B has a smaller first ionization enthalpy than Be. The correct statements are: (I) It is easier to remove 2p electron…

🧠 B < Be in $IE_1$ because B's $2p^1$ electron is higher in energy AND better shielded — but B's atomic radius is SMALLER than Be (statement IV is the false one) Boron has one more proton than beryllium. In the same period, more protons means a tighter atom — so B is smaller than Be. The lower IE of B has nothing to do with size; it comes from orbital energy differences.

🗺️ Evaluate each statement (I) "It is easier to remove the $2p$ electron than the $2s$ electron": $2p$ is at higher energy than $2s$ in a multi-electron atom. So yes, $2p$ is easier. True.

(II) "B's $2p$ electron is more shielded than Be's $2s$ electron": B's $2p$ is shielded by both the $1s^2$ core AND the $2s^2$ subshell sitting beneath it. Be's $2s$ is shielded by only $1s^2$. So B's outer electron experiences more shielding. True.

(III) "$2s$ has more penetration power than $2p$": $2s$ orbitals have a small inner lobe near the nucleus that 2p orbitals don't. So $2s$ penetrates more. True.
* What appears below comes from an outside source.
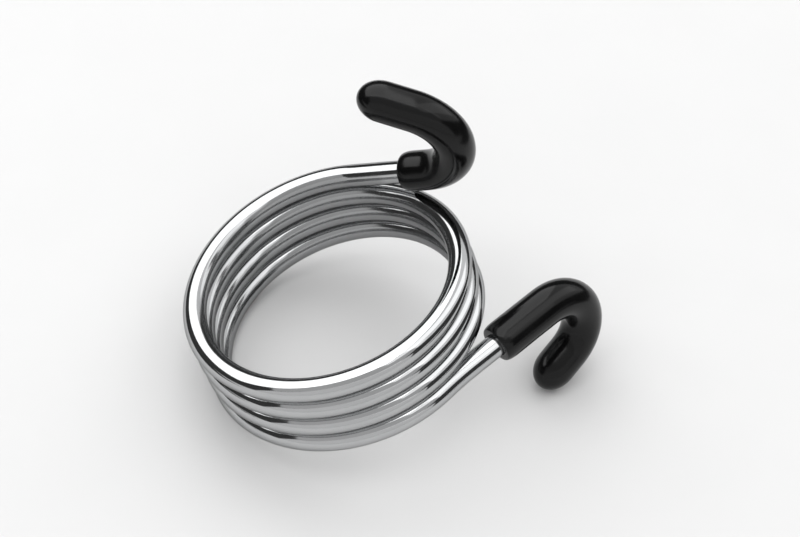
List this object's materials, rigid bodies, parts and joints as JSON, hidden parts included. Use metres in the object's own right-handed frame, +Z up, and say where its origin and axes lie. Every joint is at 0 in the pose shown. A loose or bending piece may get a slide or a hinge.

(IV) "B has bigger atomic radius than Be": B = 88 pm, Be = 111 pm. Wait — actually Be > B in radius. So the statement is FALSE.

Correct: I, II, III.

⚠️ The trap Statement (IV) is the killer. Students see "B has more electrons than Be" and think "more electrons = bigger atom". But in the same period, the dominant factor is increasing nuclear charge, which shrinks the atom. Be → B → C → ... → F all shrink left to right. So Be is bigger than B, not smaller.

$\boxed{\text{Answer: (c)}}$